On used Caterpillar excavators, undercarriage condition is one of the biggest value drivers. Track pads, rollers, sprockets, idlers, and chain wear can change ownership cost fast, especially on older machines that still run well hydraulically. Buyers should also inspect boom, stick, and bucket pins and bushings, look for cylinder seepage, and confirm final drives track straight under load. A machine with a strong engine and responsive hydraulics can still become expensive if the undercarriage is near the end of life or if swing bearing wear is excessive. Cab condition, working air conditioning, auxiliary hydraulics, and a hydraulic thumb also matter because they directly affect productivity in scrap, demolition, pipe work, and mixed material handling.

Cat excavators also hold buyer interest because parts access, service familiarity, and attachment compatibility are generally strong across the brand. Buckets, thumbs, couplers, and auxiliary plumbing setups can make a major difference depending on whether the machine will spend most of its time digging, setting pipe, cleaning ditches, or loading trucks. For fleet buyers, the best machine is not always the newest one. It is the excavator with the right weight class, clean hydraulic performance, predictable transport profile, and enough remaining undercarriage life to stay productive without an immediate rebuild.

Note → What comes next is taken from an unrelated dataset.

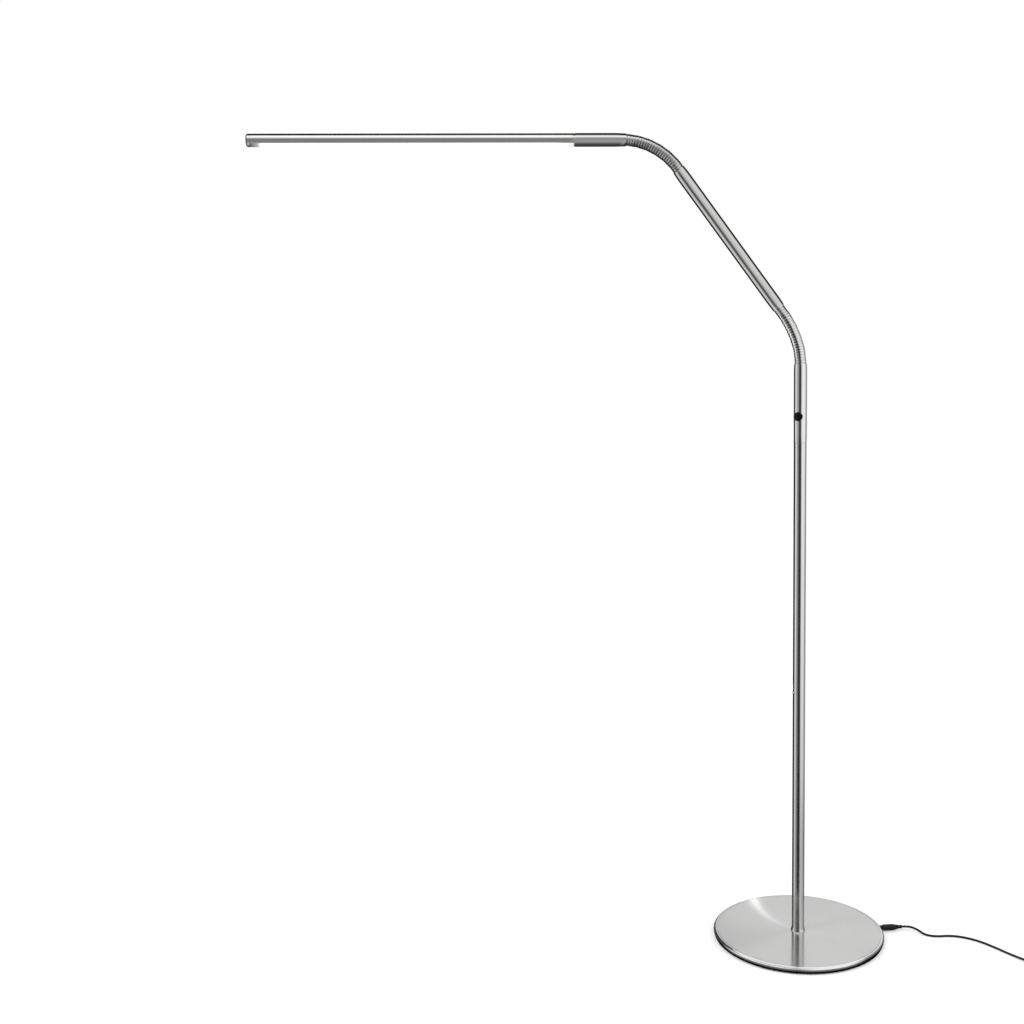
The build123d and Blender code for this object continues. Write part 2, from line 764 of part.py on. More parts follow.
total_half_turns = 2 * coil_half_turns
with BuildPart() as cord_coil:
    with BuildLine() as coil_path:
        Line(coil_entry, coil_point(coil_outer, 0, 0))
        for index in range(total_half_turns):
            side = 1 if index % 2 == 0 else -1
            start_reach = side * coil_reach(index)
            end_reach = -side * coil_reach(index + 1)
            middle = (start_reach + end_reach) / 2
            half_span = abs(start_reach - end_reach) / 2
            if index == coil_half_turns:
                rise = sqrt(half_span**2 + (coil_pitch / 2) ** 2)
                start = coil_point(start_reach, 0, 0)
                top = coil_point(middle, side * rise, coil_pitch / 2)
                end = coil_point(end_reach, 0, coil_pitch)
                first = TangentArc(start, top, tangent=coil_heading * side)
                TangentArc(top, end, tangent=first % 1)
            else:
                height = 0 if index < coil_half_turns else coil_pitch
                ThreePointArc(
                    coil_point(start_reach, 0, height),
                    coil_point(middle, side * half_span, height),
                    coil_point(end_reach, 0, height),
                )
        coil_exit = coil_point(coil_reach(total_half_turns), 0, coil_pitch)
        case_end = coil_exit + coil_heading * case_distance
        Line(coil_exit, case_end - coil_heading * relief_length)
    coil_run = coil_path.wire()
    with BuildSketch(Plane(origin=coil_run @ 0, z_dir=coil_run % 0)):
        Circle(cord_radius)
    sweep(path=coil_run)
coil_share = cord_coil.part.volume / (coil_run.length * pi * cord_radius**2)
print("coil length", round(coil_run.length, 1), "volume by section times length", round(coil_share, 4))
save(cord_coil, "cord_coil")

sample_count = 1600
samples = [tuple(coil_run @ (step / sample_count)) for step in range(sample_count + 1)]
apart = int(3 * coil_pitch / (coil_run.length / sample_count))
nearest = min(
    dist(samples[one], samples[other])
    for one in range(0, sample_count, 2)
    for other in range(one + apart, sample_count)
)
print("coil's least gap to itself", round(nearest - 2 * cord_radius, 2))

# --- Tie round the coil's turns, and the wall adapter ---------------------------------
tie_bow = (tie_width / 2 + coil_pitch / 4) ** 2 / (2 * coil_reach(coil_half_turns))
tie_inner = coil_reach(coil_half_turns) - cord_radius - tie_clearance - tie_bow
tie_outer = coil_outer - coil_pitch / 2 + cord_radius + tie_clearance
tie_top = coil_lift + coil_pitch + 2 * cord_radius + tie_clearance + tie_thickness
tie_plane = Plane(
    origin=Vector(coil_centre.X, coil_centre.Y, 0) + coil_outward * (tie_width / 2),
    x_dir=-coil_heading,
    z_dir=-coil_outward,
)
with BuildPart() as cord_tie:
    with BuildSketch(tie_plane):
        with Locations(((tie_inner + tie_outer) / 2, tie_top / 2)):
            RectangleRounded(tie_outer - tie_inner + 2 * tie_thickness, tie_top, 2 * tie_thickness)
            RectangleRounded(
                tie_outer - tie_inner, tie_top - 2 * tie_thickness, tie_thickness, mode=Mode.SUBTRACT
            )
    extrude(amount=tie_width)
save(cord_tie, "cord_tie")

case_plane = Plane(
    origin=Vector(case_end.X, case_end.Y, 0), x_dir=coil_heading, z_dir=up
)
with BuildPart() as adapter_case:
    with BuildSketch(case_plane):
        Rectangle(case_length, case_width, align=(Align.MIN, Align.CENTER))
    extrude(amount=case_height)
    fillet(adapter_case.edges().filter_by(Axis.Z), case_edge)
    fillet(adapter_case.faces().sort_by(Axis.Z)[-1].edges(), case_edge / 2)
    with BuildSketch(Plane(origin=case_end, x_dir=up, z_dir=-coil_heading)):
        Circle(relief_radius)
    with BuildSketch(Plane(origin=case_end, x_dir=up, z_dir=-coil_heading).offset(relief_length)):
        Circle(cord_radius + slip_fit)
    loft()
    with BuildSketch(case_plane.offset(case_height - prong_root)):
        with Locations((case_length - prong_inset, 0)):
            with GridLocations(0, prong_spacing, 1, 2):
                Rectangle(prong_width + slip_fit, prong_thickness + slip_fit)
    extrude(amount=2 * prong_root, mode=Mode.SUBTRACT)
save(adapter_case, "adapter_case")

with BuildPart() as adapter_prongs:
    with BuildSketch(case_plane.offset(case_height - prong_root)):
        with Locations((case_length - prong_inset, 0)):
            with GridLocations(0, prong_spacing, 1, 2):
                Rectangle(prong_width, prong_thickness)
    extrude(amount=prong_root + prong_length)
    chamfer(adapter_prongs.faces().group_by(Axis.Z)[-1].edges(), prong_thickness / 4)
save(adapter_prongs, "adapter_prongs")
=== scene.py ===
# %% [markdown]
# # A gooseneck reading lamp, from bare frame to finished picture
# The lamp stands on a round brushed plate. A thin pole carries a push button, a bending
# ribbed neck, a straight arm, a second ribbed neck and a slim light head. The mechanical
# model is loaded first and stays where it is. Every piece made here is in metres, in that
# model's own frame: the origin is the middle of the base on the floor, +Z is up, and the
# head reaches toward -X.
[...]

Frequently Asked Questions

1

What size Caterpillar excavator is most common for general construction and trucking support work?

Mid-size Caterpillar excavators in the roughly 28,000 to 36,000 pound range are very common for general construction, utility, and hauling support work. This size class gives buyers a practical mix of reach, digging force, and truck-loading capability without moving into the transport complexity of much larger excavators. Models like the Cat 312 and 315 series are often used for trenching, foundation excavation, ditch work, and feeding dump trucks on active jobsites.

2

What should I inspect first on a used Cat excavator?

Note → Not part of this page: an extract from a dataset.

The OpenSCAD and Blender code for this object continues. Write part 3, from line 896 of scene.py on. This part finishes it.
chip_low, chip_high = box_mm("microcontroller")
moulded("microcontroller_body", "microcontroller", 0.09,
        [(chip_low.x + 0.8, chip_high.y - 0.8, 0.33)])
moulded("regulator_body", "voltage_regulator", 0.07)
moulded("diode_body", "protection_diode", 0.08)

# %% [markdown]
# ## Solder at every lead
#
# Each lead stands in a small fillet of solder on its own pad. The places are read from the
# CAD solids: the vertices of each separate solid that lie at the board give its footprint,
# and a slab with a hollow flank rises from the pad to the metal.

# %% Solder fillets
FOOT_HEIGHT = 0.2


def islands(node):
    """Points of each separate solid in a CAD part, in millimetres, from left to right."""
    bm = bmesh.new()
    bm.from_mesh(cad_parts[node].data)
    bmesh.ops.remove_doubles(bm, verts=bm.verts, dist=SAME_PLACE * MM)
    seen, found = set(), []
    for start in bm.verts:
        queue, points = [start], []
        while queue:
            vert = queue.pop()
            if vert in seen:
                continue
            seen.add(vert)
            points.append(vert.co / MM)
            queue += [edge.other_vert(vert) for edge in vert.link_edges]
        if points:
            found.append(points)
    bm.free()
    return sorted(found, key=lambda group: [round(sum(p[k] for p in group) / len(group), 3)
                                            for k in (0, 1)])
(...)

Start with the undercarriage, hydraulic system, and swing components. Measure or estimate wear on tracks, rollers, sprockets, and idlers, then inspect pins and bushings at the boom, stick, bucket, and linkage. Look for cylinder leaks or seepage, confirm the machine tracks properly, and check final drives for noise or oil leakage. A used excavator can appear solid at idle but still have major cost exposure if the undercarriage is worn out or the hydraulics are weak under load.

3

Are Caterpillar excavators practical to transport in New York?

Many mid-size Cat excavators are practical to move, but transport planning still matters. Buyers should verify operating weight, overall width, cab height, and shipping length with the boom positioned for hauling. In New York, road restrictions, urban access, and permit requirements can affect trailer choice and routing. An excavator that fits the job well can still create delays or added cost if its transport profile does not match your trailer fleet or regular travel corridors.

4

Why does boom, stick, and bucket configuration matter so much?

The boom, stick, and bucket combination determines how the excavator performs in real work, not just on a spec sheet. A longer stick can improve reach and trench geometry, while a different bucket width changes cycle times, breakout feel, and finish quality. Buyers working in utilities, drainage, demolition, or truck loading should match the front-end setup to the intended application. Auxiliary hydraulics and a hydraulic thumb are also important when the machine will handle debris, pipe, concrete, or mixed materials.

5

Do older Cat excavators still make sense for buyers?

Yes, older Caterpillar excavators can still be a smart buy if the machine has strong hydraulics, acceptable undercarriage life, and no major driveline or swing issues. Cat machines remain popular because many operators know the controls, independent mechanics are familiar with the brand, and parts support is generally better than for many lesser-known makes. The key is to buy based on condition and repair exposure, not just age or hour meter reading.